SOIL. Depending on where you live, your soil can be heavy clay, alkaline (which plants such as camellias don't like), or salty (especially in the desert). To lighten clay soils, add amendments such as compost. To acidify alkaline soils, mix in peat or acid fertilizer periodically. To leach (wash) salts from the salty soils, water plants' root zones slowly and deeply at least once a year.

WIND. Warm winds that sweep from east to west in late summer can dry out foliage and blow down young trees. Properly stake newly planted trees; prune dead or weak branches from established ones. Deeply irrigate plants.

WATER. Dry summers, recurring drought, and a limited water supply are realities in California. Choose plants that adapt well to aridity, and group them by water needs.

PRIVACY. It's an increasingly valuable commodity in California, especially in urban areas where houses are close together and lots are small. To block unwanted views, use leafy screens of closely spaced, fast-growing shrubs such as purple hop bush.

FIRE. In fire-prone areas (Malibu, Bel Air, Santa Barbara, or the hills behind San Bernardino, Laguna Beach, or Oakland, for example), avoid growing highly flammable plants such as junipers, manzanita, or pines. Create an irrigated greenbelt around your house, and clear out any branches that overhang your roof.

Getting started

Annuals and groundcovers

1. About two weeks before planting, spread a 3- to 4-inch layer of organic matter such as compost or well-rotted manure over the soil in garden beds.

2. Dig the amendments into the soil, mixing lightly to a depth of 9 to 12 inches. Rake the bed smooth. Water it well, then water again before planting.

Container trees, shrubs, and perennials

Unless your soil is very sandy or is heavy, poorly draining clay, it's not necessary to add organic amendments before planting native and Mediterranean plants.

1. Dig a planting hole three or four times as wide as the rootball; the hole's sides should taper outward into the soil, as shown. Slip the plant out of its container, loosen roots with your fingers, and set it on the central plateau of firm soil. The top of the rootball should sit just above ground level.

2. If your native soil is loam and drains well, backfill with unamended soil you dug from the hole. If your soil is sandy or is heavy clay, mix the backfill with an equal part of compost. Either way, add the soil in stages, firming it around the roots with your hands as you work.

3. Build a berm of soil around the plant to form a watering basin. Irrigate gently. Spread a layer of mulch around the plant, keeping mulch several inches away from the stem or trunk. Don't fertilize until you see new growth emerging in spring.

Design notes

Play up details.

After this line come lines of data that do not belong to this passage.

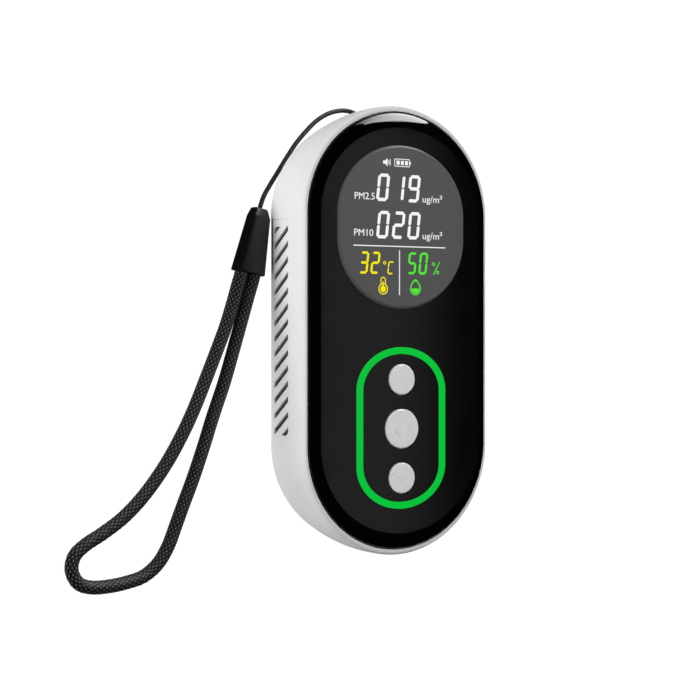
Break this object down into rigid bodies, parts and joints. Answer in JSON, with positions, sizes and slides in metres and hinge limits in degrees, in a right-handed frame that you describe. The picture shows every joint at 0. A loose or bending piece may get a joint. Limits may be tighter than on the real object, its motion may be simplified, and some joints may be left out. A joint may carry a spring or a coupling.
{
  "type": "handheld air quality monitor",
  "caption": "Pocket air quality monitor with a round-ended case, raised display window, lit ring round its keys, vented sides and a braided wrist lanyard.",
  "frame": {"origin": "middle of the flat rear face, which the monitor lies on", "axes": "+Z out of the front face, +Y to the end that the lanyard leaves, +X to the reader's right"},
  "size_m": [0.1159, 0.1276, 0.0234],
  "materials": {
    "shell_white": "satin off-white moulded ABS",
    "panel_black": "glossy black acrylic with a rolled edge",
    "window_grey": "grey tinted display window, lightly frosted",
    "lcd_glass": "liquid crystal cell with polarisers",
    "ring_green": "green light guide",
    "button_grey": "light grey moulded button",
    "switch_black": "black moulded plastic",
    "steel": "bright zinc plated steel",
    "brass": "turned brass",
    "board_green": "glass epoxy board with green solder resist",
    "white_plastic": "white moulded plastic",
    "cell_grey": "aluminium laminate pouch cell",
    "amber_film": "amber polyimide film",
    "wire_red": "red insulated wire",
    "mesh_grey": "dark grey dust mesh",
    "tape_black": "black foam tape",
    "braid_black": "black braided polyester",
    "ferrule_black": "black moulded ferrule"
  },
  "bodies": {
    "case": {"housing": "shell_white", "rear_cover": "shell_white", "front_panel": "panel_black", "display_window": "window_grey", "light_ring": "ring_green", "switch_up": "switch_black", "switch_centre": "switch_black", "switch_down": "switch_black", "button_frame": "switch_black", "main_board": "board_green", "control_chip": "switch_black", "led_1": "white_plastic", "led_2": "white_plastic", "led_3": "white_plastic", "led_4": "white_plastic", "usb_port": "steel", "buzzer": "switch_black", "battery": "cell_grey", "battery_plug": "white_plastic", "battery_lead": "wire_red", "lcd_backlight": "white_plastic", "lcd_glass": "lcd_glass", "lcd_flex": "amber_film", "sensor_case": "switch_black", "sensor_lid": "steel", "fan_bearing": "brass", "laser_module": "brass", "photodiode": "switch_black", "climate_board": "board_green", "climate_sensor": "white_plastic", "vent_mesh_left": "mesh_grey", "vent_mesh_right": "mesh_grey", "panel_tape": "tape_black", "lanyard_pin": "steel", "lanyard_string": "braid_black", "lanyard_ferrule": "ferrule_black", "lanyard_loop": "braid_black", "cover_screw_1": "steel", "cover_screw_2": "steel", "cover_screw_3": "steel", "cover_screw_4": "steel", "board_screw_1": "steel", "board_screw_2": "steel", "board_screw_3": "steel"},
    "key_up": {"button_up": "button_grey", "plunger_up": "white_plastic"},
    "key_centre": {"button_centre": "button_grey", "plunger_centre": "white_plastic"},
    "key_down": {"button_down": "button_grey", "plunger_down": "white_plastic"},
    "fan": {"fan_rotor": "switch_black"}
  },
  "joints": [
    {"name": "up_press", "type": "slide", "parent": "case", "child": "key_up", "axis": [0, 0, -1], "range_m": [0, 0.0004], "stiffness_N_per_m": 1500, "springref_m": -0.0002},
    {"name": "centre_press", "type": "slide", "parent": "case", "child": "key_centre", "axis": [0, 0, -1], "range_m": [0, 0.0004], "stiffness_N_per_m": 1500, "springref_m": -0.0002},
    {"name": "down_press", "type": "slide", "parent": "case", "child": "key_down", "axis": [0, 0, -1], "range_m": [0, 0.0004], "stiffness_N_per_m": 1500, "springref_m": -0.0002},
    {"name": "fan_spin", "type": "hinge", "parent": "case", "child": "fan", "pos_m": [-0.0065, 0.015, 0.0063], "axis": [0, 0, 1], "continuous": true}
  ]
}
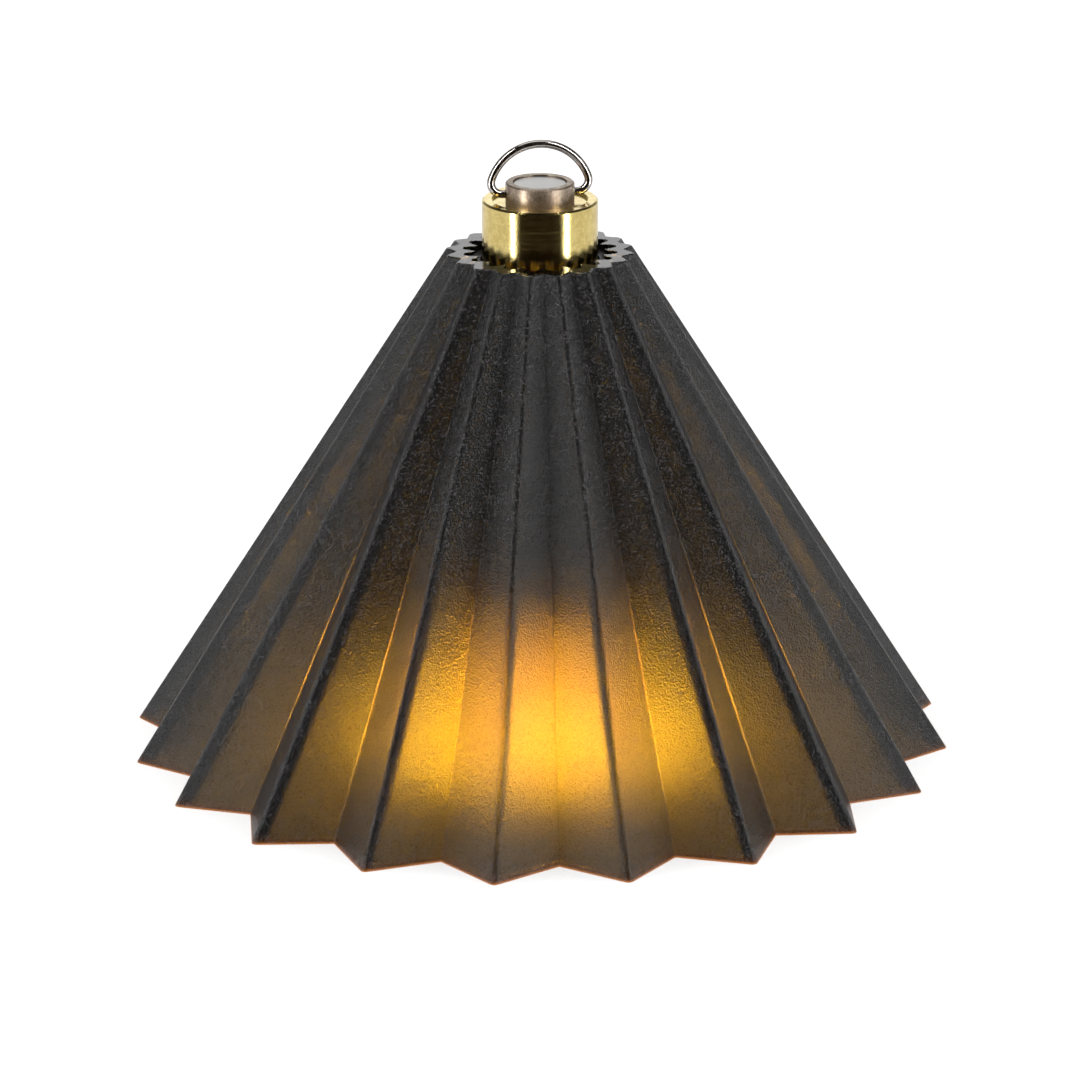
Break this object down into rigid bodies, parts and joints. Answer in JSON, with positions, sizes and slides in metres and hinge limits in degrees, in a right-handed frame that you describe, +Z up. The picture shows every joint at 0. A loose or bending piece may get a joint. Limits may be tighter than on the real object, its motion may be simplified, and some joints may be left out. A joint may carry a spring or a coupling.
{
  "type": "table lamp",
  "caption": "Small battery lantern standing under a pleated translucent bell shade, with a turning brass tail cap, magnet and swinging hanging ring.",
  "frame": {"origin": "middle of the shade's rim, on the table", "axes": "+Z up along the lantern, +X along the hanging ring's bar, -Y to the front"},
  "size_m": [0.1358, 0.1358, 0.1021],
  "materials": {
    "smoke_plastic": "translucent smoke, fine grain",
    "black_plastic": "moulded black",
    "clear_globe": "clear, polished",
    "frosted_diffuser": "frosted, lit from inside",
    "brass": "satin turned",
    "black_aluminium": "black anodised",
    "plain_aluminium": "machined",
    "rubber": "black",
    "board_white": "white solder mask",
    "board_green": "green solder mask",
    "phosphor": "warm phosphor",
    "wire_red": "insulated",
    "wire_black": "insulated",
    "component": "dark",
    "contact_gold": "plated",
    "cell_wrap": "wrapped can",
    "spring_steel": "plain wire",
    "satin_steel": "satin turned",
    "magnet_nickel": "nickel plated, brushed",
    "polished_steel": "polished wire"
  },
  "bodies": {
    "lantern": {"shade_carrier": "black_plastic", "globe": "clear_globe", "diffuser": "frosted_diffuser", "globe_collar": "brass", "globe_seal": "rubber", "battery_tube": "black_aluminium", "cap_seal": "rubber", "lamp_cup": "plain_aluminium", "emitter_board": "board_white", "emitter": "phosphor", "red_lead": "wire_red", "black_lead": "wire_black", "driver_board": "board_green", "driver_parts": "component", "front_contact": "contact_gold", "cell_button": "contact_gold", "battery_cell": "cell_wrap"},
    "spring_carriage": {"contact_spring": "spring_steel"},
    "tail": {"tail_cap": "brass", "tail_stud": "satin_steel", "stud_nut": "plain_aluminium", "magnet": "magnet_nickel"},
    "bail": {"hanging_ring": "polished_steel"},
    "cover": {"shade": "smoke_plastic"}
  },
  "joints": [
    {"name": "cap_rise", "type": "slide", "parent": "lantern", "child": "spring_carriage", "axis": [0, 0, 1], "range_m": [0, 0.005]},
    {"name": "cap_turn", "type": "hinge", "parent": "spring_carriage", "child": "tail", "pos_m": [0, 0, 0.085], "axis": [0, 0, 1], "range_deg": [0, 1800]},
    {"name": "ring_swing", "type": "hinge", "parent": "tail", "child": "bail", "pos_m": [0, 0, 0.09344], "axis": [1, 0, 0], "range_deg": [-86, 94]},
    {"name": "shade_lift", "type": "slide", "parent": "lantern", "child": "cover", "axis": [0, 0, 1], "range_m": [0, 0.11]}
  ],
  "couplings": [
    {"joint": "cap_rise", "follows": "cap_turn", "m_per_rad": 0.00015915}
  ]
}
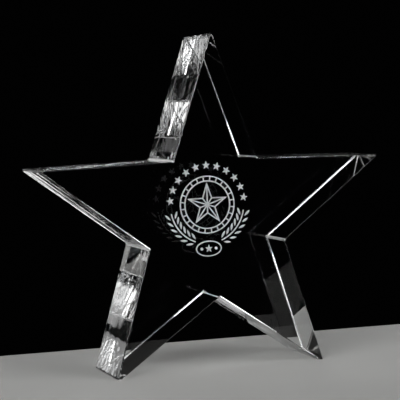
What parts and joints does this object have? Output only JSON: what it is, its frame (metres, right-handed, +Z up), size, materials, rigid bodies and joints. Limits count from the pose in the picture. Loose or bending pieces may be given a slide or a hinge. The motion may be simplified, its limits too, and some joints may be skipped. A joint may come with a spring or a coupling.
{
  "type": "star trophy",
  "caption": "Free-standing five-point star award cut from thick clear crystal, on two ground points, with a laser-engraved award emblem inside the block.",
  "frame": {"origin": "on the surface the trophy stands on, under the middle of the block", "axes": "+X to the right seen from the front, +Y through the thickness towards the back, +Z up to the top point"},
  "size_m": [0.178, 0.04, 0.1683],
  "materials": {
    "crystal": "polished optical crystal, clear and colourless",
    "engraving": "white frosted laser marks of fractured glass"
  },
  "bodies": {
    "root": {"crystal_star": "crystal", "medallion_border": "engraving", "medallion_star": "engraving", "honour_star_1": "engraving", "honour_star_2": "engraving", "honour_star_3": "engraving", "honour_star_4": "engraving", "honour_star_5": "engraving", "honour_star_6": "engraving", "honour_star_7": "engraving", "honour_star_8": "engraving", "honour_star_9": "engraving", "honour_star_10": "engraving", "honour_star_11": "engraving", "laurel_left_stem": "engraving", "laurel_left_leaf_1": "engraving", "laurel_left_leaf_2": "engraving", "laurel_left_leaf_3": "engraving", "laurel_left_leaf_4": "engraving", "laurel_left_leaf_5": "engraving", "laurel_left_leaf_6": "engraving", "laurel_left_leaf_7": "engraving", "laurel_left_leaf_8": "engraving", "laurel_left_leaf_9": "engraving", "laurel_left_leaf_10": "engraving", "laurel_left_leaf_11": "engraving", "laurel_left_leaf_12": "engraving", "laurel_right_stem": "engraving", "laurel_right_leaf_1": "engraving", "laurel_right_leaf_2": "engraving", "laurel_right_leaf_3": "engraving", "laurel_right_leaf_4": "engraving", "laurel_right_leaf_5": "engraving", "laurel_right_leaf_6": "engraving", "laurel_right_leaf_7": "engraving", "laurel_right_leaf_8": "engraving", "laurel_right_leaf_9": "engraving", "laurel_right_leaf_10": "engraving", "laurel_right_leaf_11": "engraving", "laurel_right_leaf_12": "engraving", "cartouche_ring": "engraving", "cartouche_star": "engraving", "cartouche_dot_left": "engraving", "cartouche_dot_right": "engraving"}
  },
  "joints": []
}
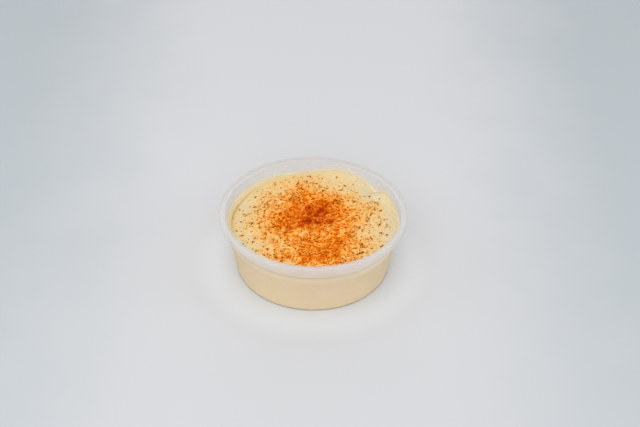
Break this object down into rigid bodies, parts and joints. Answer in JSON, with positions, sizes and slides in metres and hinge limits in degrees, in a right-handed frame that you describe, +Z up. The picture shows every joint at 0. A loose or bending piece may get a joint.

Pay attention to compact groupings of plants or objects. Such details can enrich a garden--especially a small one.

Use pots as focal points. Fill containers with herbs, such as oregano, trailing rosemary, salvias, or thyme. Display them in prominent places.

Soften hardscape. Plant creeping thyme between pavers, and edge paths with soft-foliaged plants such as hardy geraniums and yarrow.

Include a few workhorses. To add color to a mostly herbal garden, rely on a few shrubs that bloom nearly year-round, such as lavatera and groundcover roses.